From 2026, European importers of steel, aluminium, and other CBAM-covered goods must purchase CBAM certificates reflecting the carbon content of imports. These certificates cost approximately the EU ETS average allowance price. Non-EU producers that have paid carbon costs in their home jurisdiction can claim credit, but most face new costs when exporting to Europe.

What is green steel and how is it accounted for?

Green steel is produced via hydrogen-based direct reduced iron (DRI) combined with electric arc furnace (EAF) melting, reducing Scope 1 emissions by approximately 90% compared to blast furnace routes. Accounting requires tracking the hydrogen source (green vs. grey), the grid carbon intensity powering the EAF, and separately reporting emissions from DRI-EAF vs. legacy blast furnace production.

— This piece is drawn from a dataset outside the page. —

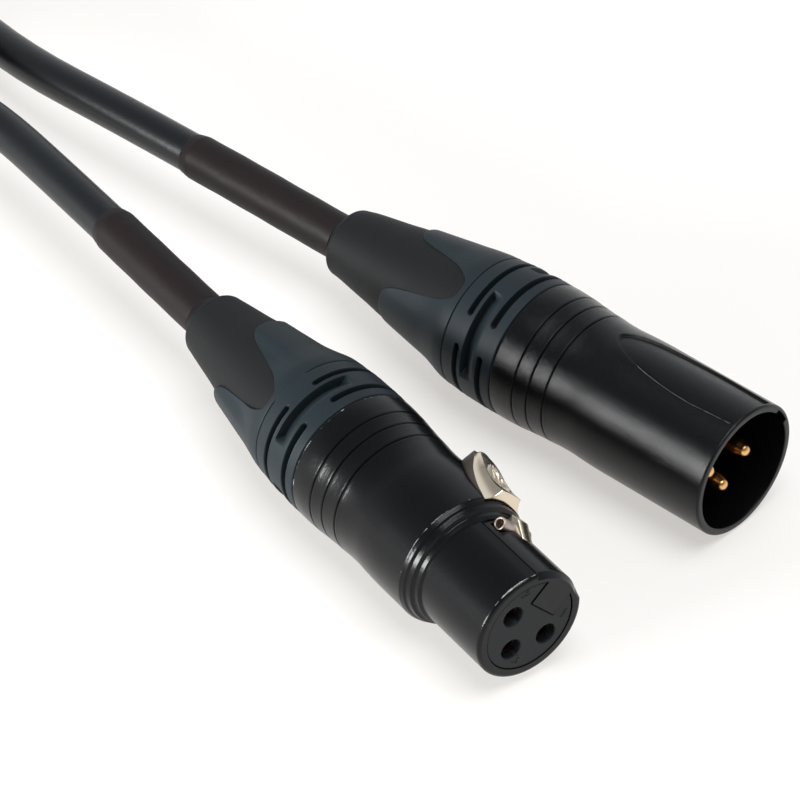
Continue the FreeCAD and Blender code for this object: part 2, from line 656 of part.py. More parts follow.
def boot(name, rear, shape):
    """Soft bend relief: fills the skin from inside and stands between its tongues."""
    body = new_body(name + "_boot_turned")
    end = rear + cell("boot_end")
    bore = cell("cable_radius") + 0.02
    outline = [(rear + 9.25, bore), (rear + 9.25, 9.4), (rear + 16.5, 8.36, 0.12), (rear + 19.5, 7.5, -0.02),
               (rear + 25.0, 6.5, -0.08), (rear + 32.8, 5.4), (end - 0.6, 4.45, 0.25), (end, 3.6, 0.1), (end, bore)]
    turn_round(body, "Revolution", outline)
    return cut(name + "_boot", body, shape)


def rounded_path(points):
    """Straight runs joined by tangent arcs, each as large as its two runs allow."""
    edges = []
    radii = []
    start = points[0]
    for index in range(1, len(points) - 1):
        before = points[index] - points[index - 1]
        after = points[index + 1] - points[index]
        turn = before.getAngle(after)
        room = 0.45 * min(before.Length, after.Length)
        radius = room / math.tan(turn / 2)
        radii.append(round(radius))
        inward = points[index] - before * (room / before.Length)
        outward = points[index] + after * (room / after.Length)
        corner = points[index]
        bisector = (inward + outward) * 0.5 - corner
        reach = radius / math.cos(turn / 2) - radius
        middle = corner + bisector * (reach / bisector.Length)
        edges.append(Part.LineSegment(start, inward).toShape())
        edges.append(Part.Arc(inward, middle, outward).toShape())
        start = outward
    edges.append(Part.LineSegment(start, points[-1]).toShape())
    return Part.Wire(edges), radii


def cores(name, start, stop, spots):
    """Three insulated wires that fan out from the cable's end and run straight into the contacts' cups."""
    wires = []
    for y, z in spots:
        far = Vector(size(stop).value, size(y).value, size(z).value)
        near = Vector(size(start).value, far.y * 0.38, far.z * 0.38)
        fans_at = Vector(far.x + 5.7, near.y, near.z)
        joins_at = Vector(far.x + 2.6, far.y, far.z)
        path, radii = rounded_path([near, fans_at, joins_at, far])
        ring = Part.Wire([Part.makeCircle(0.5, near, Vector(1, 0, 0))])
        wires.append(path.makePipeShell([ring], True, True))
    node = doc.addObject("Part::Feature", name + "_cores")
    node.Shape = Part.makeCompound(wires)
    return node


def cable_end(name, start, end):
    """The cable's end inside the connector, from the cut jacket to the end of the boot."""
    body = new_body(name + "_cable_end")
    outline = [(start, 0), (start, cell("cable_radius")), (end, cell("cable_radius")), (end, 0)]
    turn_round(body, "Revolution", outline)
    return body


def sleeve(name, start):
    """Shrunk sleeve: a thin tube with a soft step down to the cable at its end."""
    body = new_body(name + "_sleeve")
    bore = cell("cable_radius") + 0.02
    outer = cell("sleeve_radius")
    end = cell(name + "_sleeve_end")
    # the bore widens a little at the end, where the cable starts to bend
    turn_round(body, "Revolution", [(start, bore), (start, outer), (end - 1.2, outer), (end, bore + 0.26, 0.04),
                                    (end, bore + 0.16), (end - 12.0, bore)])
    return body


def rear_group(name, rear, place, cup_rear, spots):
    keep(chuck(name, rear), place)
    skin = bushing(name, rear, cell(name + "_slot").value, cell(name + "_opening").value)
    keep(boot(name, rear, skin), place)
    keep(copied(name + "_bushing", skin), place)
    keep(cores(name, rear - 1.5, cup_rear - 2.0, spots), place)
    keep(cable_end(name, rear - 1.5, rear + cell("boot_end")), place)
    keep(sleeve(name, rear + cell("boot_end")), place)


SPOTS = contact_spots()
keep(male_shell(), MALE)
keep(male_insert(), MALE)
for index, spot in enumerate(SPOTS, 1):
    pin, where = male_pin(index, spot)
    shift = FreeCAD.Placement(Vector(0, size(where[0]).value, size(where[1]).value), FreeCAD.Rotation())
    keep(pin, MALE.multiply(shift))
rear_group("male", cell("male_length"), MALE, cell("mouth_depth") + 11.5, SPOTS)

keep(female_shell(), FEMALE)
keep(female_insert(), FEMALE)
for index, spot in enumerate(SPOTS, 1):
    socket, where = female_socket(index, spot)
    shift = FreeCAD.Placement(Vector(0, size(where[0]).value, size(where[1]).value), FreeCAD.Rotation())
    keep(socket, FEMALE.multiply(shift))
keep(female_latch(), FEMALE)
keep(female_roll_pin(), FEMALE)
keep(female_latch_pivot(), FEMALE)
keep(female_latch_spring(), FEMALE)
rear_group("female", cell("female_length"), FEMALE, 28.0, SPOTS)


# The cable's route: it runs on straight from each boot, then past these points to the coil, given in
# millimetres from below the male mouth and chosen by hand

MALE_ROUTE = [(-147.0, 1.2, 8.2), (-184.0, 18.57, 2.95)]
FEMALE_ROUTE = [(-134.0, -12.0, 10.6), (-154.5, -20.4, 15.2), (-165.88, -38.95, 20.65)]


def cable_run(name, place, route):
    """Free stretch of cable from the end of a boot to the coil."""
    mouth = Vector(cell("male_mouth_at").value, cell("male_line_at").value, 0)
    rear = cell(name + "_length").value + cell("boot_end").value
    leaving = place.multVec(Vector(rear, 0, 0))
    onward = place.multVec(Vector(cell("straight_end").value, 0, 0))
    points = [leaving, onward] + [mouth + Vector(*spot) for spot in route]
    path, radii = rounded_path(points)
    direction = points[1] - points[0]
    radius = cell("cable_radius").value
    ring = Part.Wire([Part.makeCircle(radius, leaving, direction)])
    tube = path.makePipeShell([ring], True, True)
    section = math.pi * radius ** 2 * path.Length
    print("%s run: length %.1f radii %s volume %.4f of section x length"
          % (name, path.Length, radii, tube.Volume / section))
    for spot in points:
        print("  (%.5f, %.5f, %.5f)" % tuple(value / 1000 for value in spot))
    node = doc.addObject("Part::Feature", "cable_%s_run" % name)
    node.Shape = tube
    return node, path.Length


male_run, male_free = cable_run("male", MALE, MALE_ROUTE)
female_run, female_free = cable_run("female", FEMALE, FEMALE_ROUTE)


def rounded_corners(left, low, right, high, corner):
    """Outline of a rectangle with rounded corners."""
    rise = -corner * (1 - math.sqrt(0.5))
    return [(left + corner, low, rise), (right - corner, low), (right, low + corner, rise),
            (right, high - corner), (right - corner, high, rise), (left + corner, high),
            (left, high - corner, rise), (left, low + corner)]


def wound_coil():
    """Outer shape of the wound length, cut clear of the strap and of the two leads."""
    wound = cell("cable_length").value - male_free - female_free
    mean = wound / (2 * math.pi * cell("coil_turns").value)
    layers = cell("coil_layers").value
    pitch = cell("turn_pitch").value
    band = pitch * cell("coil_turns").value / layers + 2 * cell("cable_radius").value
    height = pitch * (layers - 1) + 2 * cell("cable_radius").value
    outer = mean + band / 2
    inner = mean - band / 2
    centre = Vector(cell("male_mouth_at").value + cell("coil_ahead").value,
                    cell("male_line_at").value + cell("coil_aside").value, 0)
    print("coil: wound %.1f mean radius %.2f inner %.2f outer %.2f height %.2f centre (%.2f, %.2f)"
          % (wound, mean, inner, outer, height, centre.x, centre.y))
    corner = cell("cable_radius").value
    ring = new_body("coil_ring")
    outline = [(inner, corner), (inner, height - corner), (inner + corner, height, 0.88),
               (outer - corner, height), (outer, height - corner, 0.88), (outer, corner),
               (outer - corner, 0, 0.88), (inner + corner, 0), ]
    outline[0] = (inner, corner, 0.88)
    sketch = sketch_in(ring, "XZ_Plane", [outline])
    turned = ring.newObject("PartDesign::Revolution", "Revolution")
    turned.Profile = sketch
    turned.ReferenceAxis = (sketch, ["V_Axis"])
    turned.Angle = 360
    ring.Tip = turned
    ring.Placement = FreeCAD.Placement(centre, FreeCAD.Rotation())
    # strap round the coil's section on the side away from the connectors
    wall = 1.2
    half = 7.0
    strap = new_body("cable_tie")
    frame = rounded_corners(-outer - wall, 0.02, -inner + wall, height + wall, corner + wall)
    hole = rounded_corners(-outer, wall, -inner, height, corner)
    push(strap, "Pad", sketch_in(strap, "XZ_Plane", [frame, hole]), 2 * half, both=True)
    strap.Placement = FreeCAD.Placement(centre, FreeCAD.Rotation())
    coil = cut("coil_under_strap", ring, strap)
    coil = cut("coil_past_male_run", coil, male_run)
    return cut("cable_coil", coil, female_run), strap


coil, strap = wound_coil()
nodes += [male_run, female_run, coil, strap]


# Checks, then one file for each piece

doc.recompute()
faults = []
for item in doc.Objects:
    if "Invalid" in item.State or "Error" in item.State:
        faults.append("%s %s" % (item.Label, item.State))
for item in nodes:
    if item.Shape.isNull() or not item.Shape.isValid() or item.Shape.Volume <= 0:
        faults.append("%s has a bad shape" % item.Label)
if faults:
    raise RuntimeError("; ".join(faults))
os.makedirs("parts", exist_ok=True)
for item in nodes:
    item.Shape.exportStep("parts/%s.step" % item.Label)
own = FreeCAD.BoundBox()
for item in nodes:
    if not item.Label.startswith("cable_") and not item.Label.endswith("_sleeve"):
        own.add(item.Shape.optimalBoundingBox())
print("connectors x %.3f %.3f y %.3f %.3f z %.3f %.3f" % (own.XMin, own.XMax, own.YMin, own.YMax, own.ZMin, own.ZMax))
for name, place in (("male", MALE), ("female", FEMALE)):
    face = place.Base
    ahead = place.Rotation.multVec(Vector(-1, 0, 0))
    print("%s mouth (%.5f, %.5f, %.5f) heading (%.5f, %.5f, %.5f)"
          % ((name,) + tuple(value / 1000 for value in face) + tuple(ahead)))
print("%d pieces" % len(nodes))
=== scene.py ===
"""Microphone cable: a male and a female connector side by side on a table, the spare length coiled."""
import json
import math

import bpy
import numpy as np
from mathutils import Matrix, Vector


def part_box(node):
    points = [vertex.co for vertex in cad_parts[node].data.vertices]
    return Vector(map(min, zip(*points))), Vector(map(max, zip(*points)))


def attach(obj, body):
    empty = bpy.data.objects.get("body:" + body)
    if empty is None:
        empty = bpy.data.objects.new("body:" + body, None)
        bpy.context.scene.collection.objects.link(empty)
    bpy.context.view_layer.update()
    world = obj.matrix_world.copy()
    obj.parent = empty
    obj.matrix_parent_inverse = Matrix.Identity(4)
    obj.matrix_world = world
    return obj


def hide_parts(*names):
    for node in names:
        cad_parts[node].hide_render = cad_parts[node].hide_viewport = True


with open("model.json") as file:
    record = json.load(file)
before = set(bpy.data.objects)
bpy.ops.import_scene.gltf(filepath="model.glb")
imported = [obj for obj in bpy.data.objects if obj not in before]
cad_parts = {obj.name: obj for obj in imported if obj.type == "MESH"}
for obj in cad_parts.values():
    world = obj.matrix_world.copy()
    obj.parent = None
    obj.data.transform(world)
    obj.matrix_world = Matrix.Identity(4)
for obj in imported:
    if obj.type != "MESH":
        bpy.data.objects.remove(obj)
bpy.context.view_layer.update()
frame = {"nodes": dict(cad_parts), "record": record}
record = frame["record"]

# The two connectors' places. Each lies on its two rims, so its axis falls a little towards the mouth.
# A point on a connector is given in millimetres: depth behind the mating face, y, and z to the key.
mounts = {mount["name"]: mount for mount in record["mounts"]}
NOSE_MOUNT_BEHIND_FACE = 0.006


def connector_place(face, out, third_contact):
    """Matrix from a connector's own frame to the row's, from its face, its axis and its third contact."""
    out = Vector(out).normalized()
    down = Vector(third_contact) - Vector(face)
    key = -(down - out * down.dot(out)).normalized()
    side = key.cross(-out)
    return Matrix((
        (-out.x, side.x, key.x, face[0]),
        (-out.y, side.y, key.y, face[1]),
        (-out.z, side.z, key.z, face[2]),
        (0, 0, 0, 1),
    ))


MALE = connector_place(
    mounts["male_mouth"]["pos_m"], mounts["male_mouth"]["axis"], mounts["male_pin_3"]["pos_m"])
nose = mounts["female_nose"]
female_face = Vector(nose["pos_m"]) + Vector(nose["axis"]).normalized() * NOSE_MOUNT_BEHIND_FACE
FEMALE = connector_place(female_face, nose["axis"], mounts["female_contact_3"]["pos_m"])

# The camera stands in front of the connectors and looks down along them, with a long lens. It aims
# between the two bushings, and the tones are shown without a film's curve.
MOUTH = Vector(mounts["male_mouth"]["pos_m"])
LOOK_AT = Vector((MOUTH.x - 0.04378, MOUTH.y - 0.0182, 0.008))
LOOK_HEADING = math.radians(132.63)
LOOK_DOWN = math.radians(39.45)
LOOK_FROM = 0.55692
view = bpy.data.cameras.new("view")
view.lens = 189.065
view.sensor_width = 36
view.clip_start = 0.01
camera = bpy.data.objects.new("camera", view)
bpy.context.collection.objects.link(camera)
forward = Vector((
    math.cos(LOOK_HEADING) * math.cos(LOOK_DOWN), math.sin(LOOK_HEADING) * math.cos(LOOK_DOWN),
    -math.sin(LOOK_DOWN)))
camera.location = LOOK_AT - forward * LOOK_FROM
camera.rotation_euler = forward.to_track_quat("-Z", "Y").to_euler()
bpy.context.scene.camera = camera
bpy.context.scene.view_settings.view_transform = "Standard"

# The table is white paper under a large soft lamp overhead. A smaller lamp stands low on the left and
# draws the long highlight on the barrels; the room is darker above than at the height of the table.


def plain_material(name, colour, roughness, metallic=0.0, gloss=0.5):
    """A material of one colour, to be given its grain by the section that uses it."""
    material = bpy.data.materials.new(name)
    material.use_nodes = True
    shader = material.node_tree.nodes["Principled BSDF"]
    shader.inputs["Specular IOR Level"].default_value = gloss
    shader.inputs["Base Color"].default_value = (*colour, 1)
    shader.inputs["Roughness"].default_value = roughness
    shader.inputs["Metallic"].default_value = metallic
    return material


def overexposed(material, amount, colour):
    """Let the camera see the table as white: mix in a glow that lights nothing else, seen by camera,
    glossy and transmission rays. The shadows stay, a little lighter."""
    nodes = material.node_tree.nodes
    path = nodes.new("ShaderNodeLightPath").outputs
    glow = nodes.new("ShaderNodeEmission")
    glow.inputs["Color"].default_value = (*colour, 1)
    mixed = nodes.new("ShaderNodeMixShader")
    seen, either, part = (nodes.new("ShaderNodeMath") for _ in range(3))
    seen.operation = either.operation = "MAXIMUM"
    part.operation = "MULTIPLY"
    part.inputs[1].default_value = amount
    for out, into in (
            (path["Is Camera Ray"], seen.inputs[0]), (path["Is Glossy Ray"], seen.inputs[1]),
            (seen.outputs[0], either.inputs[0]), (path["Is Transmission Ray"], either.inputs[1]),
            (either.outputs[0], part.inputs[0]), (part.outputs[0], mixed.inputs["Fac"]),
            (nodes["Principled BSDF"].outputs["BSDF"], mixed.inputs[1]),
            (glow.outputs[0], mixed.inputs[2]),
            (mixed.outputs[0], nodes["Material Output"].inputs["Surface"])):
        material.node_tree.links.new(out, into)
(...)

How do aluminium smelters report Scope 2 emissions when electricity varies by country?

Aluminium smelters calculate Scope 2 using location-based or market-based methodologies. Location-based reflects the grid carbon intensity where the facility operates (Norway's hydropower smelter reports near-zero; a Polish coal-powered smelter reports 5-7 tCO2e per tonne). Market-based reflects actual electricity contracts (renewable power purchase agreements lower reported emissions). Both must be disclosed under CSRD.

When must European companies comply with CSRD carbon accounting requirements?

Large European companies (250+ employees or EUR 50m revenue) must begin CSRD reporting in 2025 for fiscal year 2024 data. Reporting happens in 2025. Smaller listed companies and non-EU companies with significant EU operations face phased timelines through 2028. Steel and aluminium producers should begin systems upgrades immediately to meet these deadlines.